Tuesday, January 01, 2008

I Muse

Hold up your hand. Face your palm towards you. Stare at it. Think. What are you looking at? An open palm? A limb of your body? An extension of you? Yet I am thinking. How do I know? How do I know the colour of my skin is really the colour I am seeing. Afterall a person who is colour blind does not see the same 'colour' as I do. If that is the case how many other types of blindess are there? How do I know I'm even looking at a palm? How do I know my finger movements are really doing that? Are those really fingers?

If I ask you whats the difference between a Dream and being awake. How would you answer that? Both are believable enough in their tangibility. So whats the sign that I am 'awake'. Am I awake?

I realize my existence is so simple. My whole life before me are just memories. Nothing that can assure me that it ever happened except for some physical remnants like a photograph or a souvenir. But like fossil bones, I would never certainly know. And when forgotten, the physical remnants lose all meaning.

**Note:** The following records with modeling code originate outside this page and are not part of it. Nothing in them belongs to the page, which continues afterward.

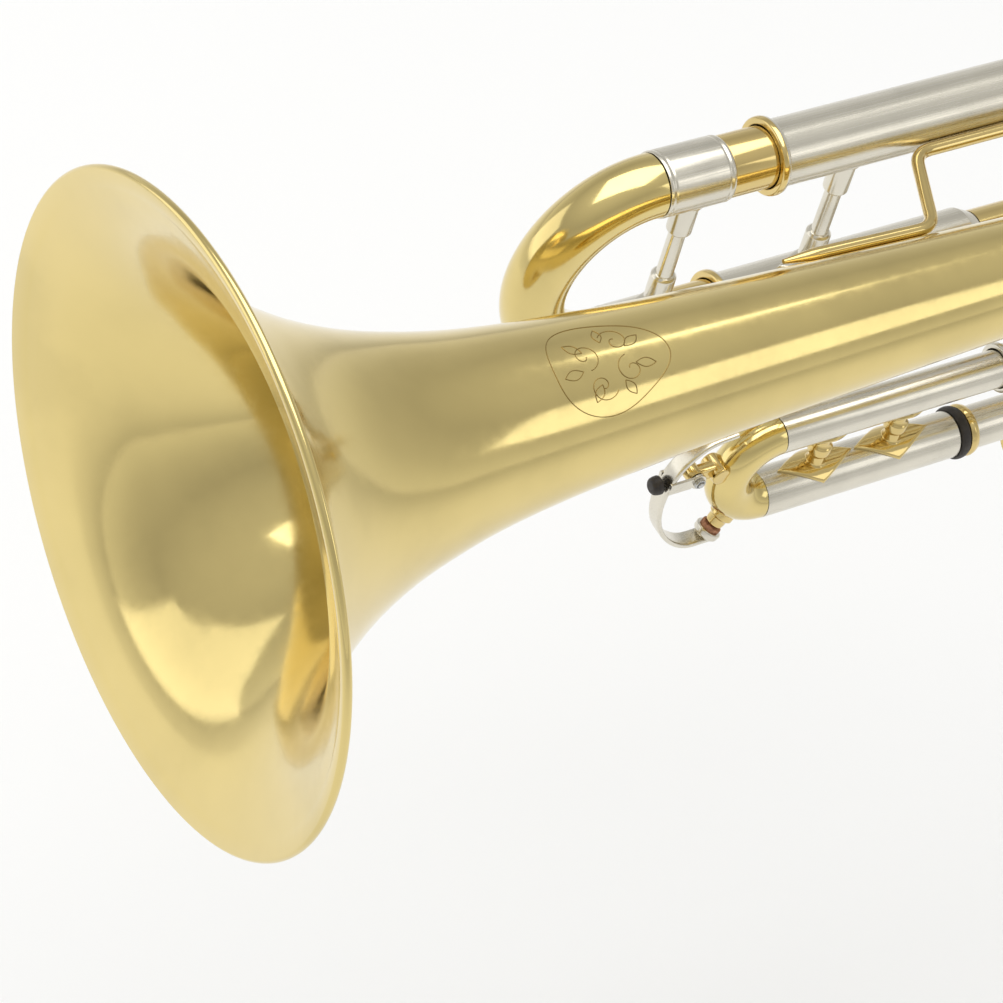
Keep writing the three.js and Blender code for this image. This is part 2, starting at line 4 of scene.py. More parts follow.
import bmesh
import bpy
from mathutils import Matrix, Vector


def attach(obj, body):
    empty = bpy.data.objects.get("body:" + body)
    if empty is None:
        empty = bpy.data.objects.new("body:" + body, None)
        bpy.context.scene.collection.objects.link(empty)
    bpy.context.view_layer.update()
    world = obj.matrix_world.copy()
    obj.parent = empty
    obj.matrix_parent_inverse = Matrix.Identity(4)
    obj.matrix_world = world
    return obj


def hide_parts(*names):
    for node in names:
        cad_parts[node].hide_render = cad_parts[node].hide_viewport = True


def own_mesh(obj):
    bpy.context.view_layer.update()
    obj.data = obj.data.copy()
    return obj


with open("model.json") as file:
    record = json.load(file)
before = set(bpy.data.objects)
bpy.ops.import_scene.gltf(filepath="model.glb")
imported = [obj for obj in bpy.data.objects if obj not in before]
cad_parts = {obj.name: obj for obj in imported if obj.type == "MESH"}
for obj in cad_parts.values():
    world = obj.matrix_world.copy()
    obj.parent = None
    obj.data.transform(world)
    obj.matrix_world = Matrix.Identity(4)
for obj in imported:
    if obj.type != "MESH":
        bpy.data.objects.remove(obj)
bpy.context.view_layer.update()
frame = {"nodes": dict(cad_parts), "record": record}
BODY = {n: b for b, nodes in frame["record"]["behaviour"]["bodies"].items() for n in nodes}
SLOT = {s["node"]: s["material_slot"] for s in frame["record"]["subparts"]}

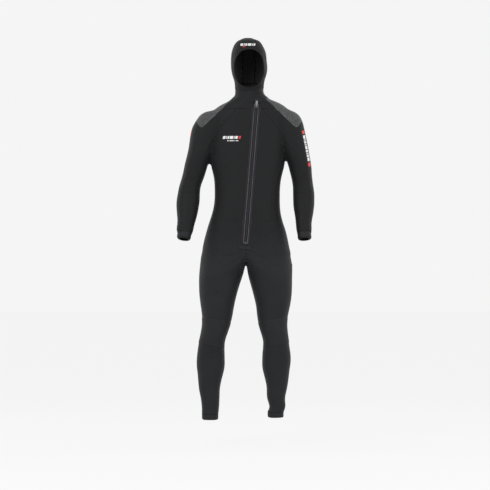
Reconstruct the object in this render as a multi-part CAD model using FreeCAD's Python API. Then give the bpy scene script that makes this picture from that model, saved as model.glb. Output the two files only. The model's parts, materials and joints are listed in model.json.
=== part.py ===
"""Full hooded wetsuit, hollow as it is worn, built panel by panel.

Millimetres.  +Z is up, the front faces -Y, +X is the wearer's left.  The origin is the
centre of the waist, where the wearer carries the suit.  The envelope of each tube (trunk,
arm, leg, hood) is a loft over girth stations, and a panel is the wall between the outer
and inner envelopes, cut to the outline of its pattern piece.
"""
import FreeCAD
import Part
import math
import os

V = FreeCAD.Vector

# Neoprene and seams
WALL = 6.0            # thickness of the foam and its jersey
SEAM = 0.4            # gap between the edges of two panels
PAD = 2.0             # thickness of a pad or patch glued on the outside
PAD_GAP = 0.3         # adhesive gap under it
BADGE = 0.9           # thickness of a printed transfer

# Levels along the body
TRUNK_BOTTOM = -255.0
PELVIS_TOP = -100.0
NECK_TOP = 457.0
ARMPIT = 160.0
FOREARM_END = -150.0
SHIN_END = {"right": -965.0, "left": -955.0}
CROTCH_PLANE = -4.5   # x of the seam between the two legs

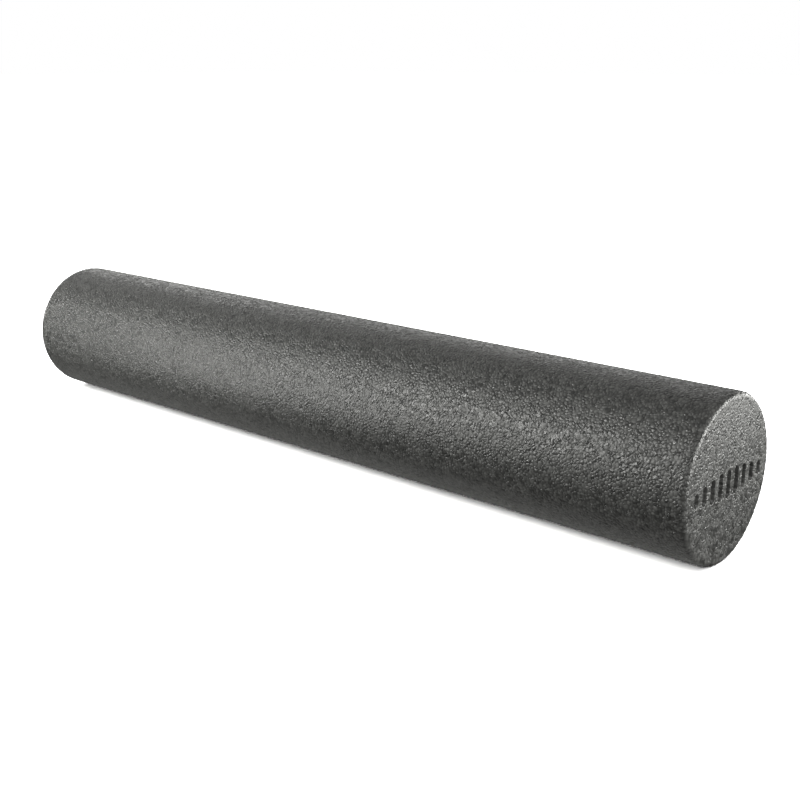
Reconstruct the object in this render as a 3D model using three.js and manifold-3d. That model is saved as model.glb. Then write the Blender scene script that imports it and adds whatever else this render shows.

My existence is now. I see and feel yet I can never be sure if I am dreaming or awake. I close my eyes and my ears and my world disappears. Can I control my reality so easily? It seems easy enough. I drink enough to have a warped world. I do things that otherwise I wouldnt. I'd see things so differently. Already my reality is altered. How do I know its even the same reality? Or have I just changed my lenses that look out into reality with beer goggles? But if thats the case how does reality look like without goggles? What IS real. If my eyes are only lenses into reality... how does an unfiltered reality look like? What colour would it be?

But if this is all a dream why cant I will myself out of this. Why cant I dream something happy? or is this a nightmare? But it is my world. My dream. Why must I have a nightmare? Isnt it mine? Is this mine?